Former President of the Utah Bar John Lund told Artificial Lawyer: “There is nothing stopping those firms from submitting an application to participate in the Utah sandbox for us to consider. Likewise, there is nothing stopping a Utah law firm from submitting an application to add accounting services to its operation. As of now, we have not heard from any such applicant.”
How Will Proposed Reforms Affect U.S. Law Firms?
There may be some advantages to lifting the prohibition on non-lawyer ownership. Presently, lawyers are prohibited from sharing equity interest with non-lawyers engaged in any business involving the practice of law (ABA Model Rules of Professional Conduct, including Rule 5.4).

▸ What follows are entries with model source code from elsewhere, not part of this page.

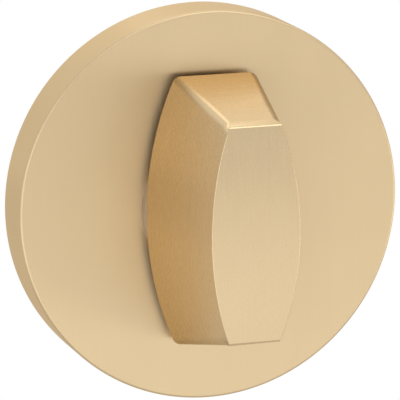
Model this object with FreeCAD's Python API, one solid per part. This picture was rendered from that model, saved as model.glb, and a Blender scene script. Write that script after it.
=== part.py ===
import FreeCAD, Part
import math
import os

# A bathroom thumb turn: a faceted knob on a round rose, fixed to the inside of a door.
# All lengths are millimetres. Z is up and Y runs into the door, so the knob turns about
# the Y axis. The origin is the centre of the back of the rose, where it meets the door.

V = FreeCAD.Vector
TURN_AXIS = V(0, 1, 0)
ORIGIN = V(0, 0, 0)

# Rose cover, the brass cup that shows
ROSE_MARGIN = 2.0
ROSE_DEPTH = 7.3
COVER_FRONT_WALL = 1.6
COVER_RIM_WALL = 1.5
COVER_EDGE_ROUND = 0.35
COVER_INNER_CHAMFER = 0.4
SNAP_GROOVE_DEPTH = 0.45
SNAP_GROOVE_WIDTH = 1.2
SNAP_GROOVE_FROM_DOOR = 1.3
PRY_NOTCH_WIDTH = 6.0
PRY_NOTCH_DEPTH = 0.8
PRY_NOTCH_ROUND = 0.35

# Knob, a barrel outline that tapers towards the fingers
KNOB_GAP = 1.4
KNOB_HEIGHT = 16.7
KNOB_BASE_LENGTH = 35.9
KNOB_BASE_WAIST = 18.8
KNOB_BASE_END = 11.2
KNOB_FACE_LENGTH = 28.45
KNOB_FACE_WAIST = 11.9
KNOB_FACE_END = 6.95
KNOB_CORNER_ROUND = 1.2
KNOB_FACE_ROUND = 0.35
KNOB_BASE_ROUND = 0.25

# Shank pressed into the knob
SHANK_DIAMETER = 12.0
SHANK_SPIGOT_DIAMETER = 9.0
SHANK_SPIGOT_LENGTH = 9.0
SHANK_PAST_DOOR = 0.6
SHANK_FLATS = 10.0
SHANK_CHAMFER = 0.4

# Nylon bush that the shank turns in
BUSH_FLANGE_DIAMETER = 19.0
BUSH_FLANGE_GAP = 0.1
BUSH_WALL = 1.35
BUSH_EDGE_CHAMFER = 0.25
BUSH_RUNNING_GAP = 0.05
BUSH_SEAT_GAP = 0.08

# Under-rose, the casting below the cover
UNDER_FIT_GAP = 0.2
UNDER_WEB = 2.0
UNDER_RIM_WALL = 1.8
UNDER_EDGE_CHAMFER_GAP = 0.2
HUB_WALL = 1.6
RECESS_DIAMETER = 27.0
RIB_WALL = 1.3
POCKET_ROUND = 0.6
LUG_DIAMETER = 8.0
LUG_LENGTH = 6.0
LUG_CHAMFER = 0.6
LUG_BOSS_DIAMETER = 10.0
BOLT_SPACING = 38.0
BOLT_HOLE_DIAMETER = 4.3
BOLT_HEAD_DIAMETER = 8.2
SCREW_BOSS_DIAMETER = 8.8

# Wood screws
SCREW_DIAMETER = 3.5
SCREW_CORE_DIAMETER = 2.4
SCREW_HEAD_DIAMETER = 6.8
SCREW_HEAD_LAND = 0.3
SCREW_LENGTH = 16.0
SCREW_PLAIN_LENGTH = 5.0
SCREW_POINT_LENGTH = 3.0
SCREW_HOLE_GAP = 0.15
SCREW_SEAT_GAP = 0.03
RECESS_SLOT_WIDTH = 0.9
RECESS_SLOT_DEPTH = 1.5
RECESS_SLOT_SPAN = 3.6

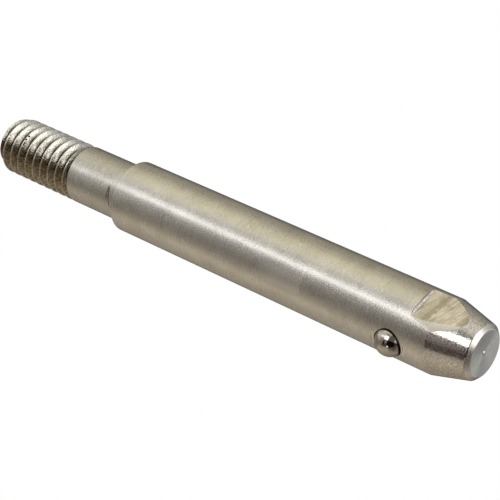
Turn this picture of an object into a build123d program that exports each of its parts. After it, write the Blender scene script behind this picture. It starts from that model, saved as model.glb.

Some critics of Rule 5.4 say that it restricts the quantity and quality of cooperation between lawyers and associated professionals when making business decisions. As a result, they allege the bottom line is affected, which restricts the capital needed to grow the business, as well as lowering costs and improving the delivery of legal services. Common law jurisdictions such as England and Australia have already taken measures to lift the prohibition on non-lawyer ownership. In a way, this has validated arguments in the U.S. for relaxing the ethics rule. Below are a few advantages to easing the non-lawyer ownership rule.
Build Better Teams
The capability of sharing profits with non-lawyers will empower law firms to collaborate with highly qualified professionals who are aligned with their goals. Organizations that share their success ultimately create better environments while improving services for clients. In addition to that, by making non-lawyers shareholders or stakeholders, law firms are able to avoid paying high salaries and bonuses. Employees can then be rewarded with profit sharing, allowing previously fixed costs to fluctuate with the market.
Promising Business Possibilities
Modifying or repealing the ethics rule will present unique incentives for non-legal entrepreneurs who fully invest in the legal industry. This will allow legal professionals to ally themselves with non-lawyers to create more successful outreach programs through litigation funding. In doing so, the legal industry can better resolve problems beyond clients’ immediate legal concerns. For example, a small law firm opens a small booth in a hospital to help patients with healthcare-related legal matters. Services like wills, malpractice, power of attorney, insurance, HIPAA, elder law, and other things could be offered to those who need it.
Increase the Volume of Fee-Paying Clients
Assistance from non-lawyer investors would most likely enable small- to mid-size law firms to operate more efficiently. As a result, they will be able to offer a wider range of products and services which would increase the volume of fee-paying clients. On top of that, attorneys representing companies will level the playing field with Alternative Legal Service Providers (ALSP), which have long since cut their slice out of the corporate legal market.
The debate over the legal industry becoming available to non-lawyers has long been a point of contention. But societal shifts and advancements in technology seem to be driving the market in a certain direction. After all, this is how a free market is supposed to function—in theory, at least. Rather than pushing back against the force of change, a better strategy would be to find ways to adapt and overcome.